Whether you prefer Starbucks, Barney’s or Joffrey’s, have your morning cup of java guilt-free. The latest research has indicated that there are positive health benefits regarding coffee consumption and the prevention of numerous health concerns, including but not limited to chronic degenerative diseases, which are unfortunately on the rise in the United States. Coffee’s Antioxidant Powers – The Latest Buzz . A recent study focusing on the relationship between coffee consumption and diabetes in women has further substantiated the existing belief that antioxidants may aid in the improvement of health. “Drinking lots of coffee cut women’s risk of developing diabetes in an 11-year study, researchers report. But it was the antioxidants, not caffeine, in the brew that probably did the trick. … In fact, diabetes risk was reduced most in participants who preferred decaffeinated coffee, the researchers said.” (HealthDay by Medline Plus) The research was conducted and led by Mark A. Pereira, an associate professor of epidemiology and community health at the University of Minnesota, Minneapolis.

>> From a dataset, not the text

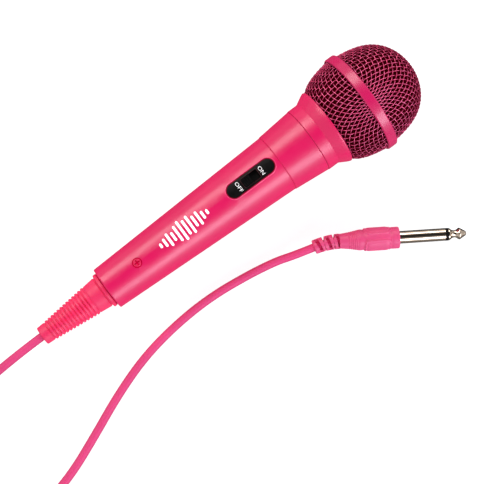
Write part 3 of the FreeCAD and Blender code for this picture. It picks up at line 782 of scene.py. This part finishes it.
dome = weave("woven_dome", DOME, False, 2.40, 0.25, math.radians(-13.5 - 45.0), lambda u: u > 155.0, M["grille_wire"], 3)
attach(dome, "microphone")
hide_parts("grille_dome")
CAP = [(126.6, 0.0), (126.95, 4.2), (127.8, 8.4), (129.1, 12.3), (130.4, 15.3)]
bowl = weave("woven_bowl", CAP + BOWL, True, 2.40, 0.25, math.radians(-19.0 - 45.0), lambda u: (u > 132.9) & (u < 153.6), M["grille_wire"], 5)
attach(bowl, "microphone")
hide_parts("grille_bowl")


# ------------------------------------------------------------------ foam lining
def foam(name, outer, d0, d1, node, closed_at_axis):
    o = dense(outer, 4)
    a, b = offset_line(o, d0), offset_line(o, d1)
    if closed_at_axis:
        a = [p for p in a if p[1] > 0.05] + [(outer[-1][0] - d0, 0.02)]
        b = [p for p in b if p[1] > 0.05] + [(outer[-1][0] - d1, 0.02)]
    loop = a + b[::-1]

    def cells(u, r, ang):
        v = Vector((u * 0.7, r * math.sin(ang) * 0.7, r * math.cos(ang) * 0.7))
        return max(0.02, r - 0.28 * abs(noise.noise(v * 2.2)) - 0.12 * abs(noise.noise(v * 5.0)))
    ob = lathe(name, loop, mic, M["foam"], 144, cells, True, 60)
    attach(ob, "microphone")
    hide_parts(node)
    return ob


foam("foam_lining_bowl", BOWL[1:-1] + [(153.4, 25.93)], 1.25, 3.5, "foam_bowl", False)
foam("foam_lining_dome", [(157.1, 25.43)] + DOME[1:], 1.25, 3.5, "foam_dome", True)


# ------------------------------------------------------------------ strain relief boot
def boot_r(u):
    return 4.72 + 0.1056 * (u + 33.6)


FIRST, PITCH, RIBS = -34.45, 1.91, 13
bp = [(-38.85, 2.3), (-38.85, 4.2), (-38.80, 4.45), (-38.66, 4.62), (-38.45, 4.72), (-38.1, 4.77)]
for k in range(1, 10):
    bp.append((-38.1 + 3.55 * k / 10, 4.77 + 0.18 * k / 10))
for i in range(RIBS):
    u0 = FIRST + i * PITCH
    c = boot_r(u0 + 1.2) + 0.55
    q = boot_r(u0 + 0.3)
    bp += [(u0 + 0.02, q + 0.10), (u0 + 0.10, q + 0.0), (u0 + 0.22, q - 0.06), (u0 + 0.36, q - 0.08), (u0 + 0.50, q - 0.06), (u0 + 0.60, q + 0.02),
           (u0 + 0.66, q + 0.14), (u0 + 0.70, c - 0.16), (u0 + 0.76, c - 0.05), (u0 + 0.88, c + 0.0), (u0 + 1.1, c - 0.01), (u0 + 1.35, c - 0.03),
           (u0 + 1.6, c - 0.06), (u0 + 1.76, c - 0.12), (u0 + 1.84, c - 0.22), (u0 + 1.88, c - 0.32)]
u1 = FIRST + RIBS * PITCH
bp += [(u1 + 0.1, boot_r(u1) + 0.02), (u1 + 0.3, boot_r(u1) - 0.02), (u1 + 0.42, boot_r(u1) + 0.02), (u1 + 0.52, 7.30), (u1 + 0.60, 7.47), (u1 + 0.75, 7.57)]
for k in range(1, 8):
    bp.append((u1 + 0.75 + (-3.2 - u1 - 0.75) * k / 7, 7.57 + 0.62 * k / 7))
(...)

This study showed that a 22% decrease in risk of type 2 diabetes with those women who drank more than 6 cups of coffee daily and a 33% decrease in risk of those who drank more than 6 cups a day of decaffeinated coffee. Although this study focused on women, other studies demonstrate an even bigger reduction in the risk for men who consume the antioxidant rich beverage. Chlorogenic acid is another component of coffee that may assist in preventing diabetes. According to Harvard researcher Rob van Dam, chlorogenic acid may slow the absorption of sugars within cells of the body.
Coffee consumption is one of the many so-called “bad habits” that Americans have an insatiable appetite for. According to Forbes.com, “In the U.S. alone—which is the world’s largest coffee consumer—the National Coffee Association of U.S.A. (NCA) estimates that retail sales alone are $19.2 billion.” While caffeine addiction has received a lot of negative attention from the press, coffee consumption is not without its benefits.
Coffee is also known to increase stamina when working out, increase focus, and reduce the occurrence of suicide, Parkinson’s disease, Alzheimer’s, Colon Cancer, heart disease, and more. While the benefits of coffee are apparent, this does not mean that excessive amounts of coffee within our diet is healthy. It does mean that we should take note that drinking coffee can be a healthy addition to any diet and that one of its many positive attributes are its levels of antioxidants.
Like anything in life, moderation is a key element to success. Too much caffeine can be detrimental to our health. Consider drinking small amounts of the caffeinated variety, and substitute the rest with the decaffeinated variety later in the day. Do not add excessive amounts of cream and sugar (maybe try honey as a substitute). Stick to eating fresh fruits and vegetables everyday, and take an antioxidant supplement.